Rick Zeman writes "Blackberry addicted US Feds have entered into the patent dispute between Canadian company Research in Motion and US patent-holders NTP. From the article: 'The Justice Department has filed a legal brief in a patent dispute, asking a federal court to delay any immediate shutdown of the popular wireless e-mail system to ensure that state and federal workers can continue to use their devices.' Apparently 10% of US Blackberry users are government users."

7 of 226 comments (clear)

  1. US Government dependence of foreign corporation by Tontoman · · Score: 5, Informative

    One odd element of this dispute is this: Canada has also filed amicus brief in the case. http://patentlaw.typepad.com/patent/2005/01/canada _challeng.html Canada argues that essential part of their system, the email relay operation, is located entirely in Canada. Therefore US government is saying they have put a foreign corporation (Blackberry LTD) in the critical path of essential government communication.

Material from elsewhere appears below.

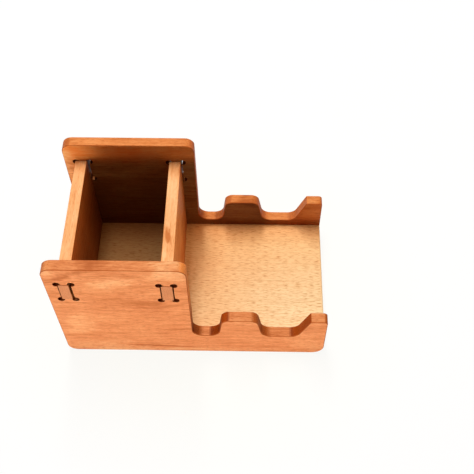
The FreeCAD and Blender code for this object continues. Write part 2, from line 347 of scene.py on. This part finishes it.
    def paint_notch_shade(self):
        """Painted shade darkens the end grain down in the notches."""
        hollow = self.between(self.openness(NOTCH_REACH, only_local=True), *NOTCH_DEPTH)
        depth = self.math("MULTIPLY", self.end_share, hollow)
        self.surface = self.mix(depth, self.surface, self.tinted(self.kind["hollow"]))

    def paint_slit_shade(self):
        """Painted shade darkens holes, slits and tight corners."""
        share = self.between(self.openness(SLIT_REACH), *SLIT_DEPTH)
        self.surface = self.mix(share, self.surface, SLIT_SHADE)

    def close(self):
        """Sheen and fine relief, and the output."""
        height = self.math("SUBTRACT", self.math("MULTIPLY", self.fibre, FIBRE_RELIEF), self.pore)
        look = {
            "Base Color": self.surface,
            "Roughness": self.between(self.tone, *ROUGHNESS),
            "Normal": self.add("ShaderNodeBump", {"Height": height, **RELIEF}).outputs["Normal"],
            "Specular IOR Level": SPECULAR,
        }
        shader = self.add("ShaderNodeBsdfPrincipled", look)
        self.add("ShaderNodeOutputMaterial", {"Surface": shader.outputs[0]})


# --------------------------------------------------------------------- species
# tones         colours of the grain from dark to light
# ends          per patch of end grain: the way it faces along the grain, how
#               squarely it must face, the heights over which it fades in, and
#               its dark and light colours
# ring          spacing of the year rings; sway, ripple and bend say how far
#               noise and figures pull them
# contrasts     of streaks, fibres and patches
# pores         per layer: feature size, noise levels where it starts and ends,
#               and strength
# side, inner, well and board shade   colours of painted shade that multiply the surface, by place
# top, hollow                 colours of painted shade that multiply top faces and notches
# arris and its share         darker colour of the eased arrises, and its share
# brow                        colour of painted light that brightens the inner face above the walls
ANYWHERE = (-0.02, -0.01)
BELOW = (0.090, 0.062)
ABOVE = (0.062, 0.090)
SQUARE = (0.10, 0.65)


def both_ends(dark, light):
    """End grain of the same colours at both ends of a board."""
    return [(way, SQUARE, ANYWHERE, dark, light) for way in (-1, 1)]


# painted shade of the pen well, by height above its floor
WELL_SHADE = (
    (0.020, srgb(158, 142, 124)),
    (0.060, srgb(176, 168, 158)),
    (0.085, srgb(210, 206, 202)),
    (0.105, WHITE),
)

CHEEK = {
    "tones": [
        (0.10, srgb(186, 102, 54)),
        (0.36, srgb(214, 129, 77)),
        (0.54, srgb(229, 145, 91)),
        (0.78, srgb(240, 164, 108)),
        (1.00, srgb(248, 186, 132)),
    ],
    # end grain is darker; the split by the way it faces and by height is painted shade and light:
    # left-facing slopes darker, the tall part's right-facing end paler
    "ends": (
        (-1, (0.00, 0.24), BELOW, srgb(130, 50, 10), srgb(168, 78, 22)),
        (-1, (0.15, 0.95), ABOVE, srgb(150, 72, 24), srgb(196, 106, 46)),
        (1, (0.00, 0.55), BELOW, srgb(138, 62, 18), srgb(180, 94, 40)),
        (1, (0.05, 0.75), ABOVE, srgb(196, 104, 40), srgb(240, 152, 80)),
    ),
    "well_shade": WELL_SHADE,
    "arris": srgb(168, 84, 36),
    "burnish": 0.85,
    "top": srgb(233, 230, 225),
    # painted shade of the end grain in the notches
    "hollow": srgb(126, 90, 40),
    "ring": 0.0046, "ring_contrast": 0.07, "sway": 0.016, "ripple": 0.0012, "bend": 0.012,
    "contrasts": (0.55, 1.10, 0.62),
    "pores": (
        ((0.0042, 0.00050), 0.55, 0.68, 0.62),
        ((0.045, 0.00050), 0.60, 0.74, 0.34),
    ),
}
BACK_CHEEK = dict(
    CHEEK,
    tones=[
        (0.10, srgb(172, 90, 37)),
        (0.40, srgb(206, 123, 63)),
        (0.60, srgb(219, 138, 77)),
        (0.90, srgb(235, 161, 99)),
        (1.00, srgb(252, 182, 120)),
    ],
    # painted shade: the left-facing ends darken sooner than the right-facing ones
    ends=(
        (-1, (0.03, 0.35), ANYWHERE, srgb(164, 84, 36), srgb(206, 122, 68)),
        (1, (0.10, 0.80), ANYWHERE, srgb(156, 74, 32), srgb(198, 113, 62)),
    ),
    # painted shade of the back cheek's inner face, by place along X: none left of the walls, darkest at the
    # hump, lighter at the horn
    inner=(
        (-0.0985, WHITE),
        (-0.0970, srgb(203, 217, 206)),
        (-0.0850, srgb(190, 218, 216)),
        (-0.0320, srgb(190, 215, 214)),
        (-0.0220, srgb(200, 212, 204)),
        (-0.0130, srgb(162, 186, 192)),
        (0.0000, srgb(160, 180, 182)),
        (0.0160, srgb(136, 130, 120)),
        (0.0560, srgb(136, 130, 120)),
        (0.0860, srgb(201, 172, 142)),
    ),
    # painted light on the inner face above the walls
    brow=srgb(236, 84, 0),
    top=srgb(244, 243, 242),
    contrasts=(0.75, 1.10, 1.00),
)
WALL = {
    "tones": [
        (0.10, srgb(202, 120, 62)),
        (0.42, srgb(238, 170, 112)),
        (0.90, srgb(248, 200, 148)),
    ],
    "ends": both_ends(srgb(188, 114, 72), srgb(224, 150, 102)),
    # painted shade of the walls' broad sides, by place along Y
    "side": (
        (-0.020, srgb(255, 216, 166)),
        (0.008, srgb(250, 210, 160)),
        (0.025, srgb(222, 180, 132)),
        (0.050, srgb(206, 162, 114)),
    ),
    "well_shade": WELL_SHADE,
    "top": srgb(240, 241, 244),
    "ring": 0.0040, "ring_contrast": 0.10, "sway": 0.010, "ripple": 0.0006, "bend": 0.0,
    "contrasts": (0.80, 0.80, 0.85),
    "pores": (
        ((0.0040, 0.00045), 0.56, 0.70, 0.40),
        ((0.050, 0.00040), 0.58, 0.72, 0.30),
    ),
}
PALE = {
    "tones": [
        (0.10, srgb(206, 156, 106)),
        (0.45, srgb(230, 190, 142)),
        (0.90, srgb(240, 208, 164)),
    ],
    "ends": both_ends(srgb(190, 134, 88), srgb(222, 166, 116)),
    "ring": 0.0070, "ring_contrast": 0.05, "sway": 0.006, "ripple": 0.0004, "bend": 0.0,
    "contrasts": (0.30, 0.50, 0.40),
    "pores": (((0.0030, 0.00050), 0.54, 0.64, 0.45),),
}
BOARD = dict(
    PALE,
    tones=[
        (0.10, srgb(184, 124, 66)),
        (0.42, srgb(234, 206, 165)),
        (0.90, srgb(238, 220, 182)),
    ],
    ends=both_ends(srgb(226, 194, 150), srgb(244, 218, 178)),
    well_shade=WELL_SHADE,
    # painted shade: the board darker beside the right wall and toward the back cheek
    painted_shade={
        "X": (
            (-0.012, srgb(255, 252, 242)),
            (0.001, srgb(244, 229, 214)),
            (0.012, srgb(242, 226, 211)),
            (0.030, srgb(247, 239, 231)),
            (0.055, srgb(251, 247, 243)),
            (0.075, WHITE),
        ),
        "Y": (
            (-0.050, WHITE),
            (-0.028, srgb(255, 252, 249)),
            (0.000, srgb(255, 242, 232)),
            (0.030, srgb(255, 234, 214)),
            (0.046, srgb(248, 214, 184)),
        ),
    },
    pores=(
        ((0.0056, 0.00044), 0.53, 0.66, 0.72),
        ((0.100, 0.00040), 0.55, 0.72, 0.40),
    ),
)
BIRCH = dict(PALE, ring=0.012, sway=0.04, ring_contrast=0.10, pores=(((0.0040, 0.00045), 0.54, 0.64, 0.25),))
DOWEL = dict(PALE, ring=0.0012, sway=0.001)

# centre, reach (zero through the board), tilt in degrees, change of tone
FRONT_FIGURES = (
    ((-0.090, 0, 0.121), (0.030, 0, 0.007), 30, -0.42),    # dark swirl at the upper left
    ((-0.068, 0, 0.132), (0.016, 0, 0.006), 0, -0.30),     # its end on the top edge
    ((-0.058, 0, 0.113), (0.024, 0, 0.012), 8, 0.44),      # flame
    ((-0.014, 0, 0.126), (0.022, 0, 0.014), 0, 0.44),      # paler corner
    ((-0.034, 0, 0.080), (0.026, 0, 0.014), 0, -0.18),     # shade under the flame
    ((-0.092, 0, 0.046), (0.024, 0, 0.030), 0, 0.30),      # paler lower corner
    ((-0.103, 0, 0.127), (0.010, 0, 0.007), 0, 0.32),      # paler upper left corner
    ((-0.078, 0, 0.009), (0.048, 0, 0.018), 0, 0.26),      # paler left foot
    ((-0.020, 0, 0.0030), (0.105, 0, 0.0060), 0, 0.34),    # paler band along the foot
    ((0.098, 0, 0.012), (0.022, 0, 0.014), 0, 0.18),       # paler right foot
    ((-0.031, 0, 0.0098), (0.044, 0, 0.0014), -4, -0.75),  # fine dark line near the foot
)
# the back cheek's figures are painted shade and light: the hump's darker patch, the horn's paler tip and the
# lit strip left of the walls
BACK_FIGURES = (
    ((0.042, 0, 0.056), (0.014, 0, 0.012), 0, -0.30),      # darker patch on the hump
    ((0.094, 0, 0.058), (0.012, 0, 0.010), 0, 0.20),       # paler tip of the horn
    ((-0.110, 0, 0.108), (0.014, 0, 0.040), 0, 0.60),      # paler strip left of the walls
)
RIGHT_WALL_FIGURES = (
    ((-0.0178, -0.017, 0), (0.0036, 0.015, 0), -15, -0.55),  # brown streak along the top
    ((-0.0180, 0.028, 0), (0.006, 0.018, 0), 0, 0.30),       # paler patch behind it
    ((-0.0200, -0.036, 0), (0.003, 0.012, 0), 0, 0.25),      # and before it
)

# the arguments after a species are the grain's axis, offset, pith and figures
DRAWER_LONG = Wood("drawer_wood_long", PALE, "X", (0, 0, 0.4), (0, 0.1, 0.2))
DRAWER_CROSS = Wood("drawer_wood_cross", PALE, "Y", (0, 0.2, 0.4), (0.1, 0, 0.2))
PIN_WOOD = Wood("pin_wood", DOWEL, "Y", (0.3, 0, 0), (0.01, 0, 0.01))
WOODS = {
    "front_cheek": Wood("cheek_wood_front", CHEEK, "X", (0, 0, 0), (0, 0.05, 0.16), FRONT_FIGURES),
    "back_cheek": Wood("cheek_wood_back", BACK_CHEEK, "X", (0.71, 0, 0.02), (0, 0.05, 0.16), BACK_FIGURES),
    "left_wall": Wood("wall_wood_left", WALL, "Y", (0, 0, 0), (0.03, 0, 0.2)),
    "right_wall": Wood("wall_wood_right", WALL, "Y", (0, 0.43, 0.03), (0.03, 0, 0.2), RIGHT_WALL_FIGURES),
    "tray_board": Wood("board_wood", BOARD, "X", (0, 0, 0), (0, 0.09, -0.25)),
    "end_rail": Wood("rail_wood", CHEEK, "Y", (0.2, 0.1, 0), (0.06, 0, 0.2)),
    "drawer_front": Wood("drawer_front_wood", CHEEK, "Y", (0.1, 0.3, 0), (0.05, 0, 0.14)),
    "front_runner": DRAWER_LONG,
    "back_runner": DRAWER_LONG,
    "front_drawer_side": DRAWER_LONG,
    "back_drawer_side": DRAWER_LONG,
    "drawer_back": DRAWER_CROSS,
    "drawer_bottom": Wood("panel_wood", BIRCH, "X", (0.5, 0, 0.1), (0, 0, 0.9)),
    "rail_dowels": PIN_WOOD,
    "runner_pins": PIN_WOOD,
    "drawer_pins": PIN_WOOD,
}
for node_name, wood in WOODS.items():
    NODES[node_name].data.materials.clear()
    NODES[node_name].data.materials.append(wood.material)


# ------------------------------------------------------------ floor and light
FLOOR_SIZE = 8.0
PAPER_COLOUR = (0.93, 0.93, 0.93, 1.0)
# painted warm bounce of light on the paper beside the object
PAPER_PAINTED_BOUNCE = ((0.10, srgb(255, 255, 251)), (0.20, WHITE))
AMBIENT = 0.06


def paper():
    """White paper that keeps its soft shadow, with a painted warm bounce of light beside the object."""
    material = bpy.data.materials.new("floor_paper")
    s = Nodes(material)
    far = s.length(s.add("ShaderNodeTexCoord").outputs["Object"])
    diffuse = s.add("ShaderNodeBsdfDiffuse", {"Color": PAPER_COLOUR})
    white = s.add("ShaderNodeEmission", {"Color": s.profile(far, PAPER_PAINTED_BOUNCE), "Strength": 1.0})
    share = s.math("MULTIPLY", s.seen(), s.between(far, *PAPER_WHITENESS))
    both = s.add("ShaderNodeMixShader", {0: share, 1: diffuse.outputs[0], 2: white.outputs[0]})
    s.add("ShaderNodeOutputMaterial", {"Surface": both.outputs[0]})
    return material


def studio():
    """World that looks white and gives only faint light."""
    world = bpy.data.worlds.new("studio")
    s = Nodes(world)
    ambient = s.add("ShaderNodeBackground", {"Color": WHITE, "Strength": AMBIENT})
    backdrop = s.add("ShaderNodeBackground", {"Color": WHITE, "Strength": 1.0})
    both = s.add("ShaderNodeMixShader", {0: s.seen(), 1: ambient.outputs[0], 2: backdrop.outputs[0]})
    s.add("ShaderNodeOutputWorld", {"Surface": both.outputs[0]})
    return world


def softbox(name, place, target, size, power, colour):
    """Rectangular lamp that faces its target."""
    light = bpy.data.lights.new(name, "AREA")
    light.shape = "RECTANGLE"
    light.size, light.size_y = size
    light.energy = power
    light.color = colour
    lamp = bpy.data.objects.new(name, light)
    bpy.context.scene.collection.objects.link(lamp)
    lamp.location = place
    lamp.rotation_mode = "QUATERNION"
    lamp.rotation_quaternion = (Vector(target) - Vector(place)).to_track_quat("-Z", "Y")


bpy.ops.mesh.primitive_plane_add(size=FLOOR_SIZE, location=(0, 0, 0))
floor = bpy.context.object
floor.name = "floor"
floor.data.materials.append(paper())

bpy.context.scene.world = studio()
softbox(
    "top_strip", place=(-0.20, 0.82, 1.75), target=(-0.20, 0.82, 0),
    size=(0.25, 1.64), power=37.0, colour=(0.94, 1.0, 0.98),
)
softbox(
    "top_fill", place=(0.20, 0.30, 1.75), target=(0.20, 0.30, 0),
    size=(1.6, 1.0), power=16.0, colour=(1.0, 0.66, 0.36),
)
softbox(
    "front_softbox", place=(-0.25, -1.15, 0.03), target=(-0.02, -0.06, 0.05),
    size=(0.4, 0.06), power=8.4, colour=(1.0, 0.97, 0.92),
)


# ---------------------------------------------------------------------- camera
LENS, SENSOR = 61.314, 36.0          # in millimetres
CAMERA_PLACE = Vector((0.04451, -0.35962, 0.62475))
YAW, PITCH, ROLL = (math.radians(v) for v in (-1.629, 56.486, -0.691))


def camera_axes(yaw, pitch, roll):
    """Right, up and backward directions of the camera."""
    forward = Vector(
        (math.sin(yaw) * math.cos(pitch), math.cos(yaw) * math.cos(pitch), -math.sin(pitch))
    )
    level = Vector((math.cos(yaw), -math.sin(yaw), 0))
    above = level.cross(forward)
    right = level * math.cos(roll) + above * math.sin(roll)
    up = above * math.cos(roll) - level * math.sin(roll)
    return right, up, -forward


camera_data = bpy.data.cameras.new("camera")
camera_data.lens = LENS
camera_data.sensor_width = SENSOR
camera_data.clip_start = 0.02
camera_data.clip_end = 20.0
camera = bpy.data.objects.new("camera", camera_data)
bpy.context.scene.collection.objects.link(camera)
turn = Matrix(camera_axes(YAW, PITCH, ROLL)).transposed().to_4x4()
camera.matrix_world = Matrix.Translation(CAMERA_PLACE) @ turn
bpy.context.scene.camera = camera

bpy.context.scene.view_settings.view_transform = "Standard"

    1. Re:US Government dependence of foreign corporation by Jeff+DeMaagd · · Score: 3, Informative

      Therefore US government is saying they have put a foreign corporation (Blackberry LTD) in the critical path of essential government communication.

      Actually, given the history, I don't see that as a problem. The Crackberries were supposedly the most effective means of communication between many Federal employees following the 9/11 disaster after many other means of communication had failed or was gridlocked. It was successful enough that they've expanded their purchasing of the devices.

    2. Re:US Government dependence of foreign corporation by Anonymous Coward · · Score: 1, Informative
      Does Blackberry employ encryption on emails being transmitted to a given user so only the user can read them, or make it easy to PGP encrypt emails you send? If not I imagine national security would be better off if Blackberry's got pulled out of the hands of government employees in sensitive positions.

      Yes, the BlackBerry devices that the U.S. Gov't uses support S/MIME.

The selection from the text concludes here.